Although the general outlook for the French sector is far from positive in the face of the acute ready-to-wear crisis, the situation is not catastrophic for many of the players who are still on the move: trade shows, buyers and brands. Selling fashion and making money from it has become more difficult in France, impacting all the industry’s satellite activities, but it has not become a mission impossible, just a challenge in which much more effort needs to be invested, agree the sector’s entrepreneurs.
The adjustment of the French scene leaves, on paper, room for companies already established or new entrants to gain share in categories and places where there used to be more supply. However, it also paints a picture of a more fragile market, with less commercial density and a climate of restrained confidence. In this scenario, France continues to be the natural market for many Spanish companies, due to its proximity, cultural affinity and weight of consumption. Precisely for this reason, the current situation has a double interpretation: as an opportunity and, at the same time, as a demanding market that requires fine-tuning positioning, channels and access formats.
Held from January 17th to 19th, on the eve of the start of fashion week as usual, Who’s Next brought together around 700 brands, including fashion, accessories and lifestyle proposals, with the aim of consolidating its role as a European platform for commercial contact in a market that is readjusting, both in France and in professional shows. The result was a fair that works as several in one, with an offer segmented by universes and a constant flow of visitors, closer to a large market than to a niche show.
Who’s Next featured more than 700 international brands and opened up space for new categories
The general feedback among exhibitors pointed to good traffic and to a winter that is once again working as a commercial season, with buyers looking for saleable product and collections with a high point. In this context, several French exhibiting companies agreed on a shared appreciation: a notable presence of Spanish buyers, with Italy also active, while a lower relative weight of visitors from the United States, the Middle East and part of Asia was perceived. In ready-to-wear, some brands also noted fewer buyers from the West Indies, a regular at the event for the purchase of summer collections, due to the mismatch of seasons.
At the same time, the fair went a step further in its content and prescription dimension. Conceived around the Room 0126 concept , inspired by the universe of hotels, the edition boasted a careful aesthetic in pastel tones and thematic routes. At the entrance, editorial curation gained ground as a tool for orienting the buyer and sorting out the commercial noise. In addition, an experiential component was added to the stand’s language, with specific activations designed to attract traffic.
Likewise, the new presentation of the beauty area brought together a dozen brands, mainly French. The area, located in a central space, served as a crossroads between curiosity and shopping, reinforcing the idea that contemporary retail mixes categories and that beauty is incorporated as a natural complement in certain multi-brand stores and concept stores.
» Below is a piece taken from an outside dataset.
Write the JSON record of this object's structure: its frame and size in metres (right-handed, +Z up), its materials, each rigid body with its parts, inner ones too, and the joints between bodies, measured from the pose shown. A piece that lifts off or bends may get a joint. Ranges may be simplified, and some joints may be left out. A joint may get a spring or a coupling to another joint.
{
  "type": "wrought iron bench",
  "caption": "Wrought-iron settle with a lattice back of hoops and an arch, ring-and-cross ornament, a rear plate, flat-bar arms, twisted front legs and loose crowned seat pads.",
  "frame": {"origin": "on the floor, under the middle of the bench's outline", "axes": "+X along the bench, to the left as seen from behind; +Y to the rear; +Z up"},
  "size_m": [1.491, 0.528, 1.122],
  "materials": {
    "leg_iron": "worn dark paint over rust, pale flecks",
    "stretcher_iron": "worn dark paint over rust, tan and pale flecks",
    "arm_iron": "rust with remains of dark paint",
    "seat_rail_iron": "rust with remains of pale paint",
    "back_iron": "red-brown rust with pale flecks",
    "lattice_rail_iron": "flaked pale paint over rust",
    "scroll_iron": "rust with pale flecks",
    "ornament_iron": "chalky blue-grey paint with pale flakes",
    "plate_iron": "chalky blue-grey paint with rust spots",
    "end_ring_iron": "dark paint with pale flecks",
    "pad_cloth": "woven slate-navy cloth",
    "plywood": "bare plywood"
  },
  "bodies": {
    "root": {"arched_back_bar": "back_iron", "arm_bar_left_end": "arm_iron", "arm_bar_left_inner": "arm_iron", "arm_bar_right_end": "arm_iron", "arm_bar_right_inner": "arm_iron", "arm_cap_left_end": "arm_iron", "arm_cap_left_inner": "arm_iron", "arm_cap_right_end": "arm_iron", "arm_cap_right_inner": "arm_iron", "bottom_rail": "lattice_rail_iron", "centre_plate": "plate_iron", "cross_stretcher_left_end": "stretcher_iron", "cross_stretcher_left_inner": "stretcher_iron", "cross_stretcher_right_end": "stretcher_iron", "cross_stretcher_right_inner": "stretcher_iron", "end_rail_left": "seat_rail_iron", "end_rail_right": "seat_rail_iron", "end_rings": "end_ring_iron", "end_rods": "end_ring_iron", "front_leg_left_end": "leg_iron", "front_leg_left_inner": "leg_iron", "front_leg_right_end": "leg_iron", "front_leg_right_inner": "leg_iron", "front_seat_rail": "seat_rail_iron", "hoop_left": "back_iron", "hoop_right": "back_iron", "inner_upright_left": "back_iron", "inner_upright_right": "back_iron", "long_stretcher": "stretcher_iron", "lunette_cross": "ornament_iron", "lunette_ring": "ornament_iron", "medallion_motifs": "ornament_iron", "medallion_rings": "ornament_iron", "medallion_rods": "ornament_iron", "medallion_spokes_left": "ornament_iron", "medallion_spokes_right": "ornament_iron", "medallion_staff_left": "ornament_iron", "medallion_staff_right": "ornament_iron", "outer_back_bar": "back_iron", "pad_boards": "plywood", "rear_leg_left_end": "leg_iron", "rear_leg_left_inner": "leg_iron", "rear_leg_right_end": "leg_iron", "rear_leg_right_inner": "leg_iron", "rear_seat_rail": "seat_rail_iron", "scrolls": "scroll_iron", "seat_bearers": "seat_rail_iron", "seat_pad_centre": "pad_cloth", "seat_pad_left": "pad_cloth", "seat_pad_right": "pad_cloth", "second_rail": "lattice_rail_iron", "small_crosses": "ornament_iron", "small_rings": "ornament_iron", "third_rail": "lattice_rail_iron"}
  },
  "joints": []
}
In general, the brands consulted by Modaes were satisfied with the outcome of the fair, in terms of traffic and quality of contacts. “ The participation has gone very well, although we have missed Asian and American buyers from other editions,“ said Carlota Furest, CEO of Beatriz Furest, to Modaes. The brand, which has a long history at the Parisian fair since its first attendance in 2020, celebrated its good performance in markets such as France, Belgium and Italy. “In the UK, the last country we have entered, our product is fitting in wonderfully,“ smiled Furest.
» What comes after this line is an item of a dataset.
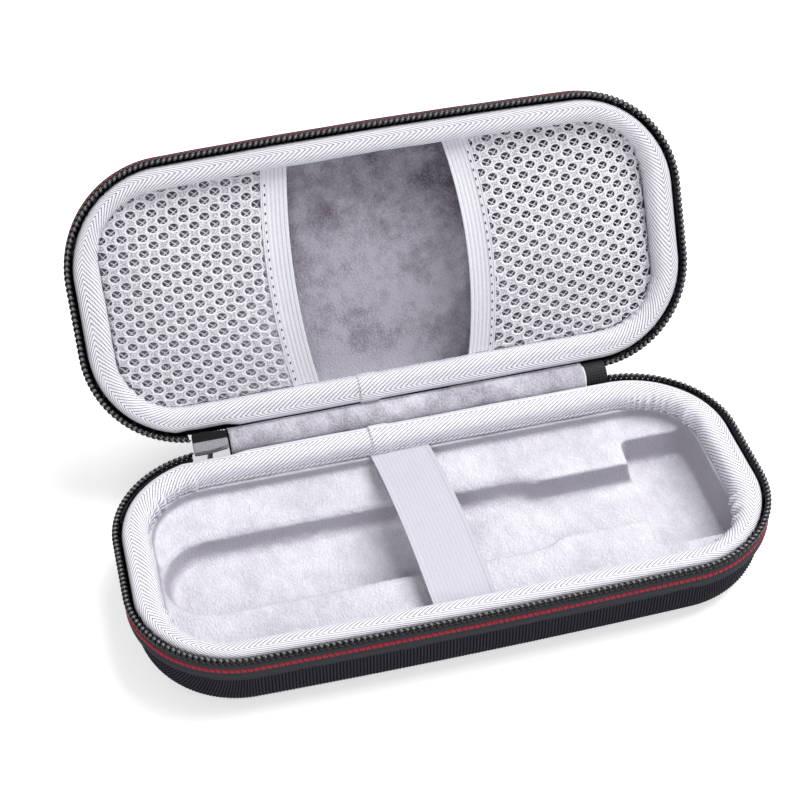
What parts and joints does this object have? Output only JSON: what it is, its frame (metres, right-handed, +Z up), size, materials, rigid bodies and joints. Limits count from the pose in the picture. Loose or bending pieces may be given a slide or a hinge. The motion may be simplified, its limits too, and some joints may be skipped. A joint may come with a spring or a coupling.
{
  "type": "electric shaver hard case",
  "caption": "Zip-around hard carrying case for an electric shaver, open on its cloth hinge, with a plush nest, a holding strap and net pockets in the lid.",
  "frame": {"origin": "middle of the flat underside of the base, on the surface it stands on", "axes": "+X along the case towards the shaver's head, +Y towards the hinge, +Z up"},
  "size_m": [0.237, 0.1784, 0.1283],
  "materials": {
    "shell_cloth": "ribbed woven cloth over pressed EVA",
    "plush": "short soft pile",
    "binding_tape": "herringbone woven tape",
    "rim_foam": "open foam",
    "zip_tape": "smooth woven polyester",
    "zip_coil": "glossy moulded coil",
    "stitching": "thick twisted thread",
    "elastic": "ribbed knitted elastic",
    "pocket_net": "knitted spacer net",
    "hinge_cloth": "tightly woven cloth",
    "slider_metal": "black satin enamel on cast metal"
  },
  "bodies": {
    "base": {"base_shell": "shell_cloth", "base_rim_pad": "rim_foam", "base_tray": "plush", "base_binding": "binding_tape", "base_zip_tape": "zip_tape", "base_zip_coil": "zip_coil", "base_stitching": "stitching", "base_strap": "elastic", "base_hinge_cloth": "hinge_cloth", "base_hinge_lining": "plush", "base_zip_end_tab": "zip_tape"},
    "lid": {"lid_shell": "shell_cloth", "lid_rim_pad": "rim_foam", "lid_lining": "plush", "lid_binding": "binding_tape", "lid_zip_tape": "zip_tape", "lid_zip_coil": "zip_coil", "lid_stitching": "stitching", "left_pocket_net": "pocket_net", "right_pocket_net": "pocket_net", "left_pocket_elastic": "elastic", "right_pocket_elastic": "elastic", "lid_hinge_cloth": "hinge_cloth", "lid_hinge_lining": "plush", "lid_zip_end_tab": "zip_tape"},
    "slider": {"zip_slider": "slider_metal"},
    "puller": {"zip_puller": "slider_metal"}
  },
  "joints": [
    {"name": "lid_hinge", "type": "hinge", "parent": "base", "child": "lid", "pos_m": [0, 0.0546, 0.03], "axis": [-1, 0, 0], "range_deg": [-116.5, 63.5]},
    {"name": "slider_swing", "type": "hinge", "parent": "base", "child": "slider", "pos_m": [0, 0.0546, 0.03], "axis": [-1, 0, 0], "range_deg": [-58.25, 31.75]},
    {"name": "puller_swing", "type": "hinge", "parent": "slider", "child": "puller", "pos_m": [-0.0759, 0.05544, 0.02864], "axis": [0, 0.8504, 0.5262], "range_deg": [-65, 65]}
  ],
  "couplings": [
    {"joint": "slider_swing", "follows": "lid_hinge", "ratio": 0.5}
  ]
}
Positive feelings also at the Yerse stand, whose managers were “happy with the winter campaign”. For the brand specializing in knitwear, the Parisian fair is “the main meeting point” with the French customers it already has and a lever to “strengthen exports”. In fact, its participation made it possible to sign its forthcoming entry into new markets such as Lebanon, Japan and Taiwan.
Yerse, which will also participate in London’s Scoop and Italy’s White Milano, defended the role of trade fairs “especially in the face of the crises in Russia and the East”. Focused on the expansion process in the Nordic countries, the company already has more than 1,200 points of sale internationally, with France and Italy as its main markets. In Spain, “a market that has recovered in all three channels”, Yerse is currently registering double-digit growth, said its managers.
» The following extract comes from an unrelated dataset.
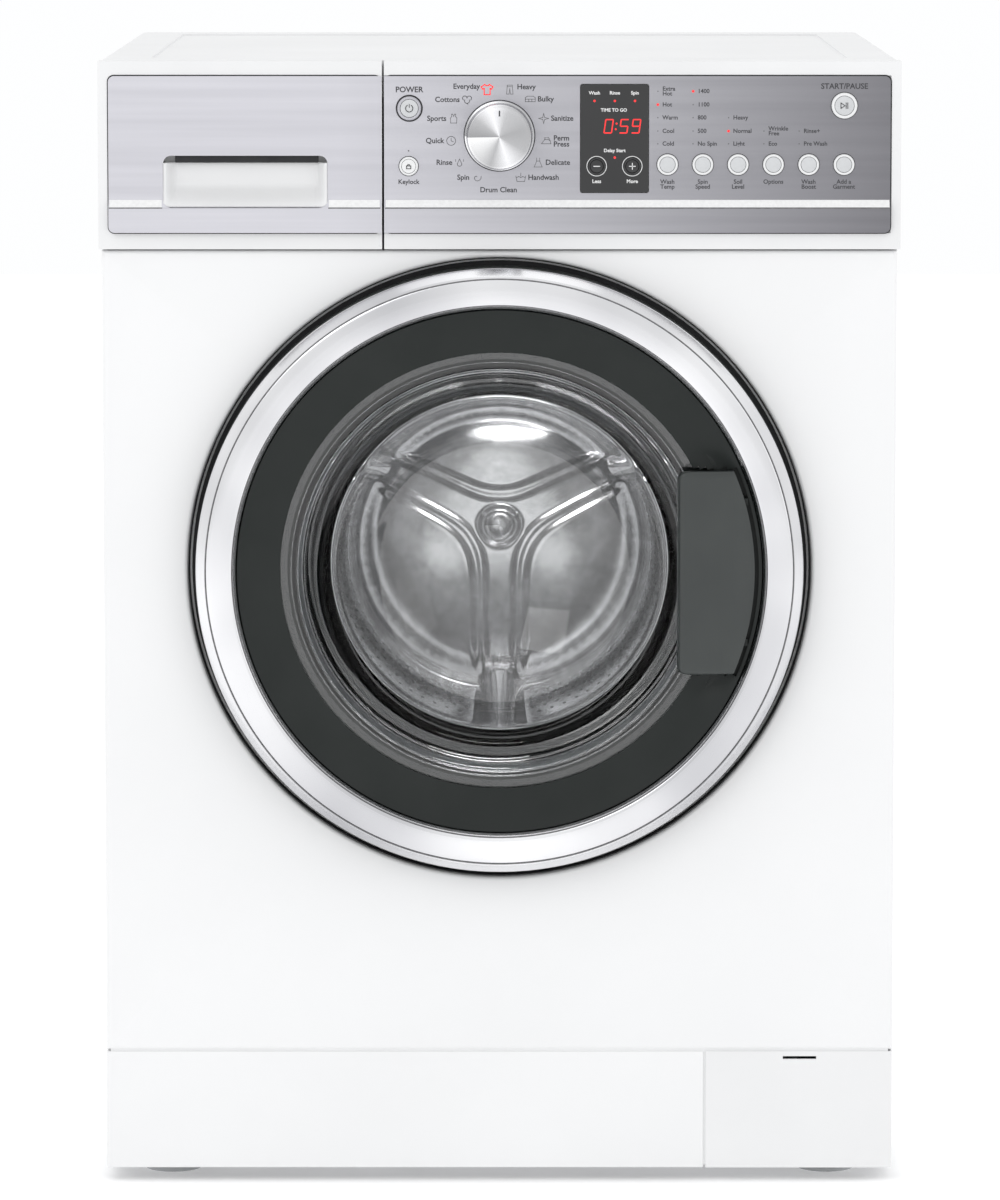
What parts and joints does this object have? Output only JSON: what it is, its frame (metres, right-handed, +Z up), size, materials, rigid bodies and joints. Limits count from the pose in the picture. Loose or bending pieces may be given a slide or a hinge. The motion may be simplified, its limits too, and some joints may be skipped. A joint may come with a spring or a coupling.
{
  "type": "front load washing machine",
  "caption": "Front load washing machine with a round glass door, steel drum, detergent drawer, programme knob and push buttons.",
  "frame": {"origin": "floor under the middle of the machine", "axes": "+Z up, the door faces -Y, +X to the right as seen from the front"},
  "size_m": [0.6, 0.644, 0.85],
  "materials": {
    "white_enamel": "gloss",
    "white_plastic": "satin",
    "silver_skin": "satin",
    "turned_aluminium": "brushed",
    "chrome": "polished",
    "dark_plastic": "satin",
    "black_window": "gloss",
    "clear_glass": "polished",
    "stainless": "satin",
    "cast_alloy": "as cast",
    "zinc_steel": "satin",
    "grey_rubber": "matt",
    "tub_plastic": "matt",
    "tray_plastic": "satin",
    "concrete": "matt",
    "copper_winding": "gloss",
    "circuit_board": "satin"
  },
  "bodies": {
    "cabinet": {"side_panel_left": "white_enamel", "side_panel_right": "white_enamel", "rear_panel": "zinc_steel", "rear_cover": "zinc_steel", "worktop": "white_plastic", "front_panel": "white_enamel", "base_tray": "zinc_steel", "kick_panel": "white_plastic", "top_rails": "zinc_steel", "console_housing": "white_plastic", "console_fascia": "silver_skin", "display_window": "black_window", "control_board": "circuit_board", "dispenser_housing": "tub_plastic", "inlet_valve": "tray_plastic", "drain_pump": "tub_plastic", "drain_hose": "grey_rubber", "door_lock": "tub_plastic", "hinge_bracket": "zinc_steel", "damper_cylinders": "dark_plastic", "suspension_springs": "zinc_steel", "door_seal": "grey_rubber", "sump_hose": "grey_rubber", "fill_hose": "grey_rubber"},
    "filter_flap": {"filter_flap": "white_plastic"},
    "pump_filter": {"pump_filter": "tray_plastic"},
    "levelling_feet": {"levelling_feet": "dark_plastic"},
    "program_knob": {"program_knob": "turned_aluminium"},
    "drawer": {"drawer_front": "white_plastic", "drawer_tray": "tray_plastic"},
    "tub": {"tub_front": "tub_plastic", "tub_rear": "tub_plastic", "counterweights": "concrete", "heater": "stainless", "stator": "copper_winding", "bearings": "zinc_steel", "damper_rods": "zinc_steel"},
    "drum": {"drum_shell": "stainless", "drum_back": "stainless", "lifters": "stainless", "drum_spider": "cast_alloy", "rotor": "zinc_steel"},
    "door": {"door_frame": "dark_plastic", "door_chrome_ring": "chrome", "door_inner_ring": "dark_plastic", "door_glass": "clear_glass", "hinge_arm": "cast_alloy"},
    "door_handle": {"door_handle": "dark_plastic"},
    "latch_hook": {"latch_hook": "zinc_steel"},
    "power_button": {"power_button": "silver_skin"},
    "keylock_button": {"keylock_button": "silver_skin"},
    "wash_temp_button": {"wash_temp_button": "silver_skin"},
    "spin_speed_button": {"spin_speed_button": "silver_skin"},
    "soil_level_button": {"soil_level_button": "silver_skin"},
    "options_button": {"options_button": "silver_skin"},
    "wash_boost_button": {"wash_boost_button": "silver_skin"},
    "add_garment_button": {"add_garment_button": "silver_skin"},
    "start_button": {"start_button": "silver_skin"},
    "delay_less_button": {"delay_less_button": "dark_plastic"},
    "delay_more_button": {"delay_more_button": "dark_plastic"}
  },
  "joints": [
    {"name": "door_swing", "type": "hinge", "parent": "cabinet", "child": "door", "pos_m": [-0.215, -0.3, 0.4685], "axis": [0, 0, -1], "range_deg": [0, 115]},
    {"name": "handle_pull", "type": "hinge", "parent": "door", "child": "door_handle", "pos_m": [0.182, -0.309, 0.4685], "axis": [0, 0, 1], "range_deg": [0, 11], "stiffness_Nm_per_rad": 2},
    {"name": "hook_release", "type": "hinge", "parent": "door", "child": "latch_hook", "pos_m": [0.206, -0.292, 0.4685], "axis": [0, 0, 1], "range_deg": [0, 6.6]},
    {"name": "drawer_slide", "type": "slide", "parent": "cabinet", "child": "drawer", "axis": [0, -1, 0], "range_m": [0, 0.165]},
    {"name": "knob_turn", "type": "hinge", "parent": "cabinet", "child": "program_knob", "pos_m": [0, -0.3, 0.7945], "axis": [0, 1, 0], "continuous": true},
    {"name": "flap_open", "type": "hinge", "parent": "cabinet", "child": "filter_flap", "pos_m": [0.227, -0.286, 0.016], "axis": [1, 0, 0], "range_deg": [0, 90]},
    {"name": "filter_turn", "type": "hinge", "parent": "cabinet", "child": "pump_filter", "pos_m": [0.2, -0.26, 0.056], "axis": [0, -1, 0], "range_deg": [0, 120]},
    {"name": "feet_level", "type": "slide", "parent": "cabinet", "child": "levelling_feet", "axis": [0, 0, -1], "range_m": [0, 0.015]},
    {"name": "tub_bounce", "type": "slide", "parent": "cabinet", "child": "tub", "axis": [0, 0, 1], "range_m": [-0.008, 0.008], "stiffness_N_per_m": 16000, "springref_m": 0.02507, "deforming": ["suspension_springs", "door_seal", "sump_hose", "fill_hose"]},
    {"name": "drum_spin", "type": "hinge", "parent": "tub", "child": "drum", "pos_m": [0, 0, 0.4685], "axis": [0, 1, 0], "continuous": true},
    {"name": "power_press", "type": "slide", "parent": "cabinet", "child": "power_button", "axis": [0, 1, 0], "range_m": [0, 0.0012], "stiffness_N_per_m": 800},
    {"name": "keylock_press", "type": "slide", "parent": "cabinet", "child": "keylock_button", "axis": [0, 1, 0], "range_m": [0, 0.0012], "stiffness_N_per_m": 800},
    {"name": "wash_temp_press", "type": "slide", "parent": "cabinet", "child": "wash_temp_button", "axis": [0, 1, 0], "range_m": [0, 0.0012], "stiffness_N_per_m": 800},
    {"name": "spin_speed_press", "type": "slide", "parent": "cabinet", "child": "spin_speed_button", "axis": [0, 1, 0], "range_m": [0, 0.0012], "stiffness_N_per_m": 800},
    {"name": "soil_level_press", "type": "slide", "parent": "cabinet", "child": "soil_level_button", "axis": [0, 1, 0], "range_m": [0, 0.0012], "stiffness_N_per_m": 800},
    {"name": "options_press", "type": "slide", "parent": "cabinet", "child": "options_button", "axis": [0, 1, 0], "range_m": [0, 0.0012], "stiffness_N_per_m": 800},
    {"name": "wash_boost_press", "type": "slide", "parent": "cabinet", "child": "wash_boost_button", "axis": [0, 1, 0], "range_m": [0, 0.0012], "stiffness_N_per_m": 800},
    {"name": "add_garment_press", "type": "slide", "parent": "cabinet", "child": "add_garment_button", "axis": [0, 1, 0], "range_m": [0, 0.0012], "stiffness_N_per_m": 800},
    {"name": "start_press", "type": "slide", "parent": "cabinet", "child": "start_button", "axis": [0, 1, 0], "range_m": [0, 0.0012], "stiffness_N_per_m": 800},
    {"name": "delay_less_press", "type": "slide", "parent": "cabinet", "child": "delay_less_button", "axis": [0, 1, 0], "range_m": [0, 0.0012], "stiffness_N_per_m": 800},
    {"name": "delay_more_press", "type": "slide", "parent": "cabinet", "child": "delay_more_button", "axis": [0, 1, 0], "range_m": [0, 0.0012], "stiffness_N_per_m": 800}
  ],
  "couplings": [
    {"joint": "hook_release", "follows": "handle_pull", "ratio": 0.6}
  ]
}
Salon International de la Lingerie
In the event’s ecosystem, lingerie maintained a determining weight by occupying the first floor of the fair. The French women’s lingerie market reached €2.01 billion between January and October 2025, in a context of more rational consumption. Volume fell 2.6%, but the average price advanced 3.1%, a sign of a shift towards quality, durability and added value.
The structure of spending confirms why the technical product remains a driver. Bras accounted for 57% of spending, compared to 37% for panties, with fit, materials and construction as central business drivers. In parallel, pajamas and homewear are consolidating their weight, in line with a consumer seeking hybrid home/outdoor uses.
Inside the event, this widening of the perimeter translated into an offer that went beyond traditional lingerie, with shapewear, non-bra solutions, men’s proposals and home collections. There was also a visible effort to prescribe, with curated spaces in concept store format that operated as product islands, designed to inspire retail and signal seasonal cues.
In the central axis of the first floor, the hierarchy of the show was visible through the larger and more crowded stands. Historical intimate apparel brands such as Chantelle, Dim, Wacoal, Lise Charmel, Maison Lejaby or Simone Pérèle concentrated much of the traffic, along with the presence of the Van de Velde group, which brought together in the same environment the Spanish Sardá, Marie Jo and PrimaDonna. The tour also included an aisle Made in Germany, with firms such as Anita and Rosa Faia, which emphasized the weight of the technical product and the adjustment within the universe of lingerie.
Interfilière reinforced the industrial base of the show, Shoppe as a lifestyle oasis
The integration of Interfilière into the second floor tour reflected the fact that the market is pushing for a better-made product and that this promise needs industrial support. Raw materials, components and technical solutions coexist with the finished product, bringing brands and suppliers closer together at a time when the sector is seeking to shorten cycles, justify value and respond to a more demanding consumer.
The accessories and costume jewelry section introduced, on the other hand, a more accessible layer within the whole. At the same time, the Shoppe Object Paris format was launched, with more than 60 brands such as Papier Tigre or Serax, mainly French but also featuring Korean, British, Japanese and American proposals. The space reinforced the diversification and the reading of hybrid retail that runs through the entire fair, where fashion, home and gift increasingly coexist in the same point of sale.
The offer was articulated around small format and rotation products, from stationery and cards to candles, decorative objects and functional pieces, designed to complete the assortment in concept stores and mid-positioned multi-brand stores without raising prices.